Many thought this would shake his campaign, but in the last televised candidates debate he managed to turn a negative into a positive by using the question as a starting point for another attack on the media.  

This, despite Gingrich himself insisting early on in the campaign that when picking a president, everything was up for examination.  

He’s also been caught up in an ethics scandal. A note to himself during that probe perhaps gives an insight into what Newt thinks of Newt.

He wrote: “Gingrich – primary mission advocate of civilisation, definer of civilisation, teacher of the rules of civilisation, arouser of those who fan civilisation, leader (possibly) of the civilising forces.”

‘My only fear’

In 1998, one day after he led the Republicans to a disastrous performance in the mid-term elections, Gingrich quit as both speaker and as a congressman, famously saying: “My only fear would be that if I tried to stay, it would just overshadow whoever my successor is.”

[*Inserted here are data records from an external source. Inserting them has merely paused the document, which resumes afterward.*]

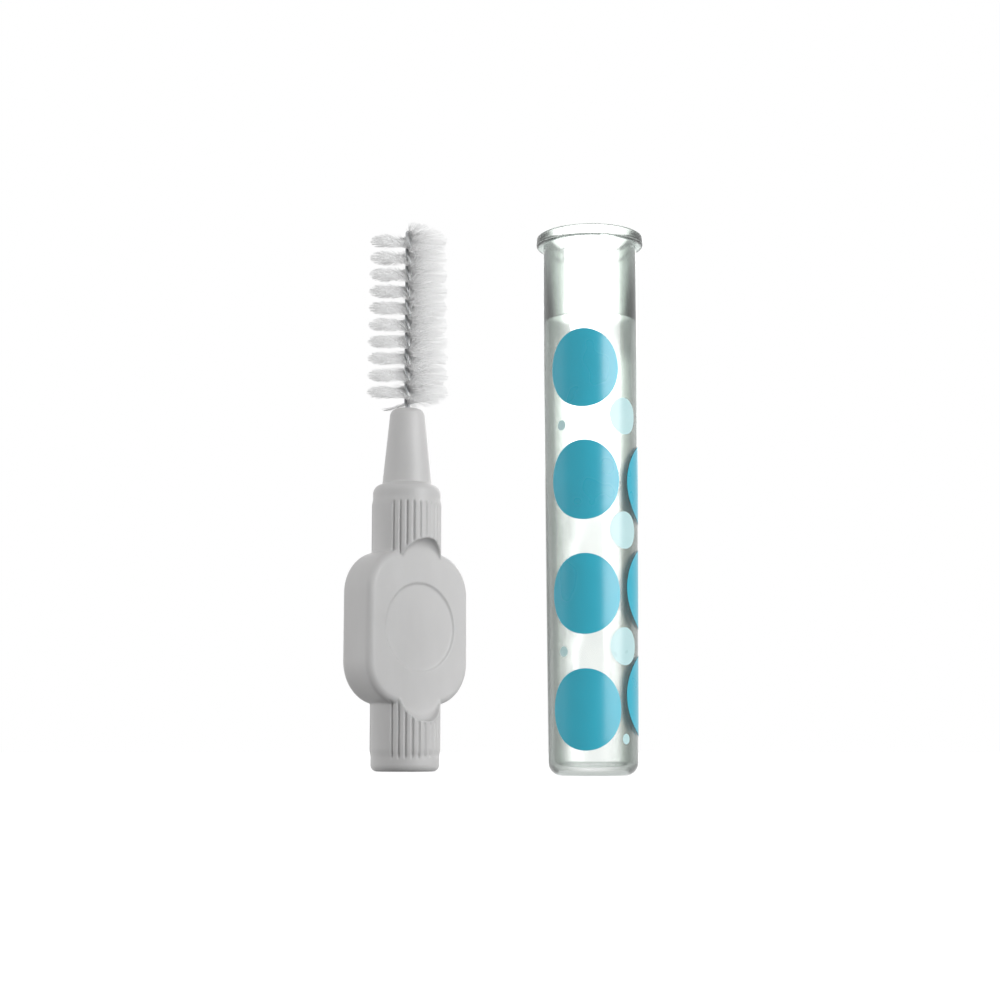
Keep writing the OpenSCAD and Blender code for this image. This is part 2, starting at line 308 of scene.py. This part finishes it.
# Each face has a shallow round recess
recess_r, recess_depth, recess_reach = 4.5 * mm, 0.2 * mm, 1 * mm
recesses = bmesh.new()
for side in (-1, 1):
    place = (Matrix.Translation((0, side * (paddle_t / 2 + recess_reach / 2 - recess_depth), paddle_mid))
             @ Matrix.Rotation(math.pi / 2, 4, "X"))
    bmesh.ops.create_cone(recesses, cap_ends=True, segments=96, radius1=recess_r, radius2=recess_r,
                          depth=recess_reach, matrix=place)
paddle = with_modifiers(paddle, boolean("DIFFERENCE", recesses))

# Barrels and paddle become one even skin, its edges softened as in a mould
skin_step = 0.115 * mm
moulded = with_modifiers(turned, boolean("UNION", paddle),
                         ("REMESH", {"mode": "VOXEL", "voxel_size": skin_step}),
                         ("SMOOTH", {"factor": 0.5, "iterations": 3}))

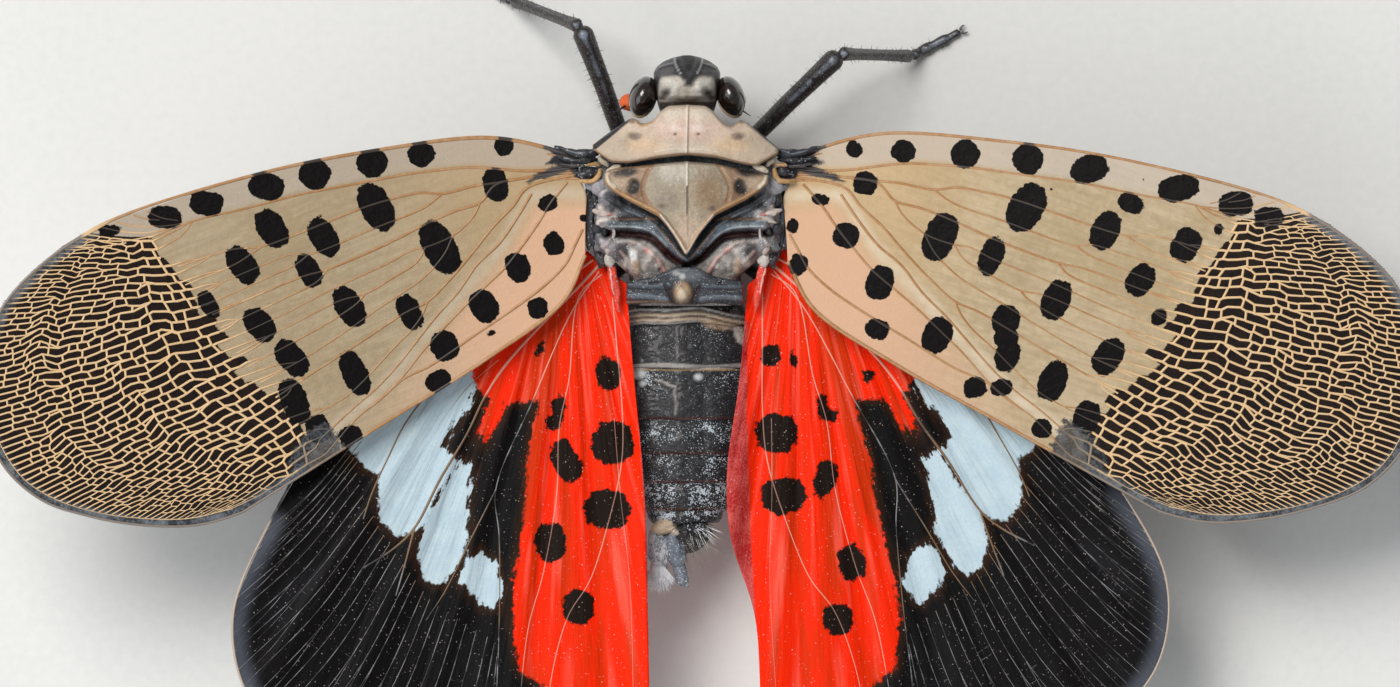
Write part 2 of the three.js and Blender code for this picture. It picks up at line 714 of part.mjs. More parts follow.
// Finishes
const finish = (color, roughness) => new THREE.MeshStandardMaterial({ color, roughness });
const FINISHES = {
  horn: () => finish(0xb9a184, 0.45),
  dark: () => finish(0x1c1b1d, 0.3),
  rear: () => finish(0x3a3230, 0.4),
  tip: () => finish(0x8d949b, 0.6),
  eye: () => finish(0x1f1411, 0.12),
  feeler: () => finish(0xe0451c, 0.45),
  forewing: () => finish(0xb79f86, 0.55),
  hindwing: () => finish(0xd7261c, 0.5),
  leg: () => finish(0x151517, 0.28),
};

const model = new THREE.Group();

function add(name, geometry, material) {
  const mesh = new THREE.Mesh(geometry, material);
  mesh.name = name;
  model.add(mesh);
}

add('head', head(), FINISHES.horn());
add('rostrum', rostrum(), FINISHES.dark());
add('pronotum', pronotum(), FINISHES.horn());
add('thorax', thorax(), FINISHES.rear());
add('mesonotum', mesonotum(), FINISHES.horn());
add('metanotum', metanotum(), FINISHES.rear());
add('abdomen', abdomen(), FINISHES.dark());
add('terminalia', terminalia(), FINISHES.tip());
for (const side of [RIGHT, LEFT]) {
  add(`eye_${side.name}`, eye(side), FINISHES.eye());
  add(`antenna_${side.name}`, antenna(side), FINISHES.feeler());
  add(`forewing_${side.name}`, forewing(side), FINISHES.forewing());
  add(`hindwing_${side.name}`, hindwing(side), FINISHES.hindwing());
}
for (const [name, leg] of Object.entries(LEGS)) {
  add(`femur_${name}`, femur(leg), FINISHES.leg());
  add(`tibia_${name}`, tibia(leg, name.startsWith('hind')), FINISHES.leg());
  add(`tarsus_${name}`, tarsus(leg), FINISHES.leg());
}

// The origin is the bottom centre of the bounding box.
const box = new THREE.Box3().setFromObject(model);
const middle = box.getCenter(new THREE.Vector3());
model.position.set(-middle.x, -middle.y, -box.min.z);
model.updateMatrixWorld(true);

export default model;
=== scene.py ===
# %% [markdown]
# A spotted lanternfly with its wings spread, seen from above
#
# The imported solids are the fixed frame: they give every place and size. Here each of them is
# dressed with a finer surface, and this file does it one part at a time, from the camera and
# the light to the wings, the back, the legs and the last bristles.
#
# All sizes below are millimetres, measured from the point midway between the forewing hinges,
# at floor level, because that is how one measures an insect under a lens. One function, place,
# turns them into the metres of the shared frame.

# %% Load the frame
import json
import math
import random

import bpy
import numpy as np
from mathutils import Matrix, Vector, kdtree

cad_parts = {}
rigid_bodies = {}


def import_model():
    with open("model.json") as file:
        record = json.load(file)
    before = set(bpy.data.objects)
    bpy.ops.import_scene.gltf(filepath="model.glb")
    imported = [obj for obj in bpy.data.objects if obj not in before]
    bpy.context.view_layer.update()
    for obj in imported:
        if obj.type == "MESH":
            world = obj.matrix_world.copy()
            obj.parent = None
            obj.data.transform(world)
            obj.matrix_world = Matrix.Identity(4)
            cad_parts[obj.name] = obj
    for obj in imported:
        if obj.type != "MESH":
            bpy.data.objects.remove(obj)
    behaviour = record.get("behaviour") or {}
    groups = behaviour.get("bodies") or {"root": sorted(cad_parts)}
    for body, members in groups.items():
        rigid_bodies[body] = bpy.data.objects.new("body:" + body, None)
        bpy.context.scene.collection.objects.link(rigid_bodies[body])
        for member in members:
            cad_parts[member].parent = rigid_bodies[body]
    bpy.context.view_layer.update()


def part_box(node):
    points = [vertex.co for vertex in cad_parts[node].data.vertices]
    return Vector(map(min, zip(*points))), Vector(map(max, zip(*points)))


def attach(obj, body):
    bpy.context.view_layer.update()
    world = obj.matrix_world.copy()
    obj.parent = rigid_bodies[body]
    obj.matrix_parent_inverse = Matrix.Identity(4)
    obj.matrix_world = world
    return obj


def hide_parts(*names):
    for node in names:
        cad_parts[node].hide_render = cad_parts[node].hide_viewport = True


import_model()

# %% From millimetres on the insect to metres in the frame
MM = 0.001
THORAX_LEFT = -3.19
THORAX_FRONT = 1.22
thorax_low, thorax_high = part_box("thorax")
SHIFT = np.array([thorax_low.x / MM - THORAX_LEFT, thorax_high.y / MM - THORAX_FRONT, 0.0])


def place(points):
    """Insect millimetres to frame metres, for one point or a list of them."""
    return (np.asarray(points, float) + SHIFT) * MM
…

As he burst to the front of the field in the current race, Gingrich faced accusations that he took money from one of the federal housing agencies which played a big part in the current financial crisis.

And even though he says he criticised their policies, the $1.6 million  he received ties him to a damaging scandal.

It was a sign, say his supporters, that people were taking him seriously and he was ready to take the White House.

The latest polls put Gingrich ahead, but his organisation in Florida is poor. His fund-raising, compared to Romney’s, is also low. What he does have is momentum: ‘the big Mo’, as they call it here.

For Gingrich, hope lies in people investing in his vision for the future, rather than necessarily remembering his past.